Ce constat, tant de personnes l’ont fait que le 17 explose. La peur exacerbe la surveillance. L’information remontée devient « délation ». Le langage guerrier, véhiculé par l’État, largement relayé par tous types de médias, inonde les fils de discussion virtuelle.
Chacun se juge et jette la pierre avec une véhémence et une facilité déconcertantes. La méchanceté devient souveraine, comme elle l’a toujours été depuis que le monde s’est fait Homme, pour le malheur de tous. Le contre-pied n’est pas assez puissant pour faire basculer la tendance du bon côté. Le conflit devient roi, une fois encore ; et cela, les gouvernants le savent bien et se servent d’arguments et de mots meurtriers pour l’âme, la liberté et la paix. Avec le plus grand des succès !
L’insulte, le jugement hâtif, la mauvaise foi, le rejet, la sur-interprétation, la frustration ou encore la rage, touchent, écartellent, broient ou tuent bien plus que ne saurait le faire le minuscule microbe à l’origine du confinement mondial.
Tout se lit et se déverse sans réserve, du soutien et de l’adhésion jusqu’à l’opprobre la plus grave. En ces temps de « guerre », menée contre l’invisible, certains se retrouvent taxés de « collabos », et d’aucun précisent parfois qu’il serait temps « de ressortir les tondeuses », ce qui apparaît comme la pire des attaques à l’heure où chacun devrait s’unir sous une même bannière.

Les chefs d’État ont très bien manoeuvrés. Ils savaient qu’en ressortant de l’ombre un champ lexical « guerrier », la division battrait son plein au sein même des foyers, des amitiés, des familles, des structures, des institutions, des partis politiques… Les groupes d’influence récupèrent tout, instrumentalisent, manipulent, mentent, tirent tant la couverture que nous en perdons l’équilibre.

Réutilisées, récupérées, cultivées, gonflées à outrance par les médias, ces nouvelles batailles font rage.
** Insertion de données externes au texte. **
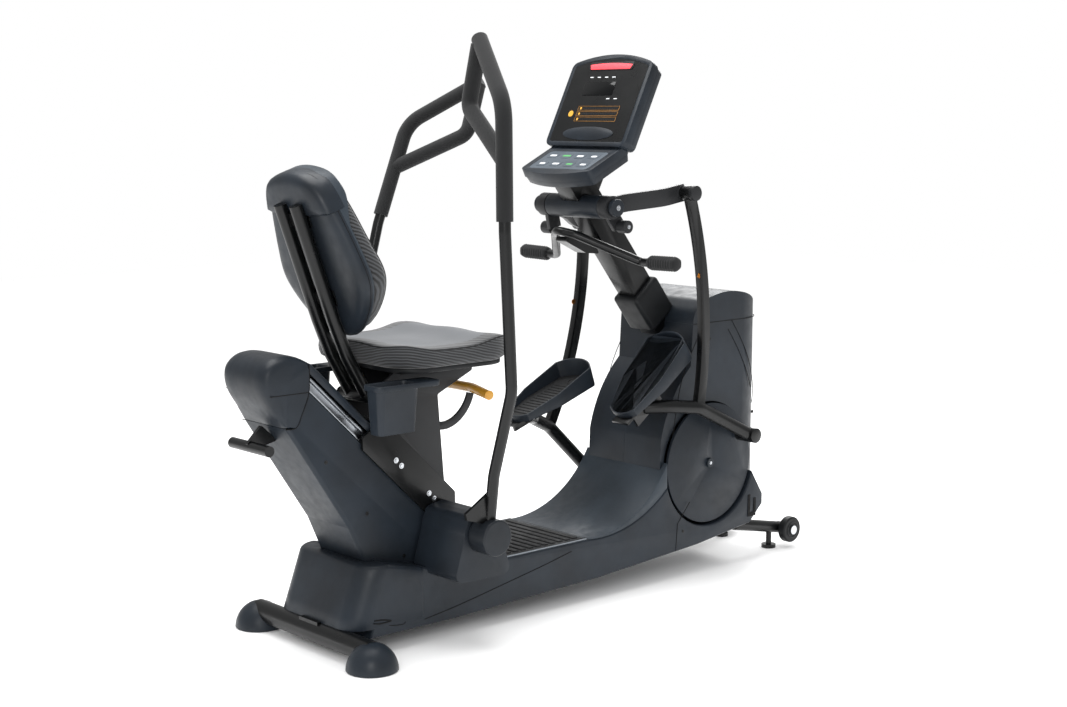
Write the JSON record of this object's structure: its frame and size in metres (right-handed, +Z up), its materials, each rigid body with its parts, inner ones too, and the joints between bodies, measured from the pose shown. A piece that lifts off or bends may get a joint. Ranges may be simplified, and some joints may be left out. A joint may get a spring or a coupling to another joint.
{
  "type": "seated elliptical cross-trainer",
  "caption": "Seated elliptical cross-trainer with swinging handle arms, rocking pedals, a sliding reclining seat on a sloped rail, a tilted console and a housed belt drive.",
  "frame": {"origin": "on the floor under the middle of the machine's bounding box", "axes": "+X from the seat towards the drive housing, +Y to the left of a person in the seat, +Z up"},
  "size_m": [1.8358, 0.8706, 1.4608],
  "materials": {
    "black_foam": "closed-cell foam",
    "black_gloss": "polished",
    "black_paint": "gloss powder coat",
    "black_rubber": "moulded ribs",
    "bright_chrome": "polished",
    "bright_steel": "brushed",
    "cast_grey": "machined",
    "dark_fabric": "ribbed weave",
    "dark_plastic": "fine textured",
    "grey_keypad": "satin membrane",
    "grey_paint": "satin powder coat",
    "slate_plastic": "satin moulded"
  },
  "bodies": {
    "frame": {"base_beam": "black_paint", "rear_stabiliser": "black_paint", "floor_feet": "slate_plastic", "front_stabiliser": "black_paint", "wheel_bolts": "bright_chrome", "base_cover_right": "slate_plastic", "base_cover_left": "slate_plastic", "step_mat": "black_rubber", "footwell_cover": "slate_plastic", "drive_cover_right": "slate_plastic", "drive_cover_left": "slate_plastic", "drive_top_cap": "slate_plastic", "mast": "black_paint", "mast_boot": "dark_plastic", "pivot_tube": "grey_paint", "pivot_shaft": "bright_steel", "handlebar": "black_paint", "handlebar_grips": "black_foam", "console_rear_shell": "slate_plastic", "console_front_shell": "slate_plastic", "console_panel": "black_gloss", "console_keypad": "grey_keypad", "drive_belt": "black_rubber", "drive_bearings": "bright_steel", "tower_post": "black_paint", "tower_cover": "slate_plastic", "tower_head_cap": "slate_plastic", "seat_rails": "bright_steel", "lift_handle": "black_paint"},
    "crank": {"crank_axle": "bright_steel", "crank_discs": "slate_plastic", "crank_pulley": "dark_plastic"},
    "flywheel_rotor": {"flywheel": "cast_grey"},
    "right_wheel": {"wheel_right": "dark_plastic"},
    "left_wheel": {"wheel_left": "dark_plastic"},
    "right_rocker": {"rocker_right": "grey_paint"},
    "left_rocker": {"rocker_left": "grey_paint"},
    "right_foot": {"foot_link_right": "black_paint", "pedal_right": "slate_plastic", "tread_right": "black_rubber"},
    "left_foot": {"foot_link_left": "black_paint", "pedal_left": "slate_plastic", "tread_left": "black_rubber"},
    "right_arm": {"arm_right": "black_paint", "arm_foam_right": "black_foam", "arm_hub_right": "dark_plastic"},
    "left_arm": {"arm_left": "black_paint", "arm_foam_left": "black_foam", "arm_hub_left": "dark_plastic"},
    "seat_carriage": {"carriage": "black_paint", "carriage_rollers": "dark_plastic", "seat_post": "grey_paint", "seat_pan": "dark_plastic", "seat_cushion": "dark_fabric", "seat_bins": "slate_plastic"},
    "backrest": {"back_tubes": "black_paint", "back_shell": "slate_plastic", "back_cushion": "dark_fabric"},
    "release_lever": {"lever": "grey_paint"}
  },
  "joints": [
    {"name": "right_stroke", "type": "hinge", "parent": "frame", "child": "right_rocker", "pos_m": [0.1379, 0, 1.03], "axis": [0, 1, 0], "range_deg": [-1, 26.9]},
    {"name": "left_stroke", "type": "hinge", "parent": "frame", "child": "left_rocker", "pos_m": [0.1379, 0, 1.03], "axis": [0, 1, 0], "range_deg": [-27.2, 1.3]},
    {"name": "right_foot_link", "type": "hinge", "parent": "right_rocker", "child": "right_foot", "pos_m": [0.3529, 0, 1.064], "axis": [0, 1, 0], "range_deg": [-8.92, 0.62]},
    {"name": "left_foot_link", "type": "hinge", "parent": "left_rocker", "child": "left_foot", "pos_m": [0.34616, 0, 0.96667], "axis": [0, 1, 0], "range_deg": [-0.62, 8.92]},
    {"name": "right_arm_swing", "type": "hinge", "parent": "frame", "child": "right_arm", "pos_m": [-0.4321, 0, 0.28], "axis": [0, 1, 0], "range_deg": [-1.11, 22.21]},
    {"name": "left_arm_swing", "type": "hinge", "parent": "frame", "child": "left_arm", "pos_m": [-0.4321, 0, 0.28], "axis": [0, 1, 0], "range_deg": [-22.21, 1.11]},
    {"name": "crank_spin", "type": "hinge", "parent": "frame", "child": "crank", "pos_m": [0.4999, 0, 0.308], "axis": [0, 1, 0], "continuous": true},
    {"name": "flywheel_spin", "type": "hinge", "parent": "frame", "child": "flywheel_rotor", "pos_m": [0.6029, 0, 0.56], "axis": [0, 1, 0], "continuous": true},
    {"name": "right_wheel_spin", "type": "hinge", "parent": "frame", "child": "right_wheel", "pos_m": [0.8799, 0, 0.052], "axis": [0, 1, 0], "continuous": true},
    {"name": "left_wheel_spin", "type": "hinge", "parent": "frame", "child": "left_wheel", "pos_m": [0.8799, 0, 0.052], "axis": [0, 1, 0], "continuous": true},
    {"name": "seat_slide", "type": "slide", "parent": "frame", "child": "seat_carriage", "axis": [-0.7218, 0, 0.6921], "range_m": [0, 0.2]},
    {"name": "back_recline", "type": "hinge", "parent": "seat_carriage", "child": "backrest", "pos_m": [-0.5861, 0, 0.6], "axis": [0, 1, 0], "range_deg": [-10, 0]},
    {"name": "lever_pull", "type": "hinge", "parent": "seat_carriage", "child": "release_lever", "pos_m": [-0.4421, 0, 0.5], "axis": [0, 1, 0], "range_deg": [0, 12], "stiffness_Nm_per_rad": 8, "springref_deg": -20.05}
  ],
  "couplings": [
    {"joint": "left_stroke", "follows": "right_stroke", "ratio": -1},
    {"joint": "right_foot_link", "follows": "right_stroke", "ratio": -0.32046},
    {"joint": "left_foot_link", "follows": "right_stroke", "ratio": 0.32046},
    {"joint": "right_arm_swing", "follows": "right_stroke", "ratio": 0.81467},
    {"joint": "left_arm_swing", "follows": "right_stroke", "ratio": -0.81467},
    {"joint": "flywheel_spin", "follows": "crank_spin", "ratio": 4.8214}
  ]
}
Elles se sont faites maîtresses des plateaux de télévision, des ondes radio ou du papier torchon. Le voisinage devient l’objet d’un décor pire que celui de la Somme, en 1916. Tout y est dévasté et chacun avance sur les décombres d’une fraternité devenue inexistante.
Les taux d’audience deviennent prioritaires sur le recul et la réflexion. Le libre arbitre n’est plus que le témoin muselé d’un effondrement communautaire. Tout le monde se bat, mais plus contre le virus. La peur et la sécurité sont, une fois encore, redevenus les maîtres mots. Deux concepts inverses, semeurs de trouble et de division, responsables de la perte de repères et de l’anéantissement du raisonnable.
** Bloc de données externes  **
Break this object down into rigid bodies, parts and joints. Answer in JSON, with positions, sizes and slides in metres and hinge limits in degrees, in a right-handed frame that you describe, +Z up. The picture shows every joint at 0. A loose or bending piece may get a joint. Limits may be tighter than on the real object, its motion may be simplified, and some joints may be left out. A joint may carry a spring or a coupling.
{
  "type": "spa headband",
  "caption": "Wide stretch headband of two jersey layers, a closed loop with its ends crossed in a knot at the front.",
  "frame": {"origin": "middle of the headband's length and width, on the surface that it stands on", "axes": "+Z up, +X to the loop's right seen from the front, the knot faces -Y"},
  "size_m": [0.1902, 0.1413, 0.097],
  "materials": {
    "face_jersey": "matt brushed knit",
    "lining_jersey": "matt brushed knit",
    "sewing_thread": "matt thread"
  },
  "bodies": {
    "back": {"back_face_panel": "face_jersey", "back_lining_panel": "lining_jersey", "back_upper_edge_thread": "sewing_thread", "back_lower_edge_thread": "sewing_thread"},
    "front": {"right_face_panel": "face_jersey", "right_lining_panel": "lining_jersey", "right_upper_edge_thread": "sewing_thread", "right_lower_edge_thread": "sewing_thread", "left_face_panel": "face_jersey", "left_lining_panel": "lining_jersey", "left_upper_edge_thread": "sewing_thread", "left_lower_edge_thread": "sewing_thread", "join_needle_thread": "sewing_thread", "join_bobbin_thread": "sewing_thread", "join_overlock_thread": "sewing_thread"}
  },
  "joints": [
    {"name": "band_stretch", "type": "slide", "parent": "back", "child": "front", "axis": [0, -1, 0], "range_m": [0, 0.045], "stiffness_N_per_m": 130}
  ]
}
Diviser pour mieux régner. C’est pourtant vieux comme le monde. Comment pouvons-nous encore tomber dans le piège ? Les dirigeants ont manifestement eu raison de surfer une fois encore sur la vague… Nous ne sommes décidément pas sortis des instincts les plus vils, ni des réflexes d’une survie à laquelle nous dérogeons.

La scission est partout, la fracture est totale. Les gouvernements le savent et soufflent sur cette flamme dévastatrice. Désunir, c’est gagner.

Alors, afin de réussir à leur ravir cette triste victoire, restons unis.
Le sujet principal demeure la vie, et la reconnaissance d’une nature humaine somme toute bien fragile devant les ravages perpétrés par un organisme aussi microscopique. Faisons taire une fois pour toutes la conviction que l’homme est tout, alors qu’il est le seul être vivant capable de détruire son prochain, par idéologie ou intérêt. Cessons de penser que la guerre pour les ressources, la consommation massive, l’appauvrissement, l’économie de marché, la dévastation naturelle et l’argent fait roi resteront les seules vérités dominantes, au sortir de la catastrophe pandémique. Peut-être alors aurons-nous une petite chance de construire un monde dans lequel nos enfants pourront expérimenter l’harmonie.

Ne voyez là aucune leçon ni prosélytisme d’aucune sorte.
Les temps qui règnent sont incertains, les hommes sont imparfaits et par voie de conséquence, perfectibles. Le moment est venu de le prouver.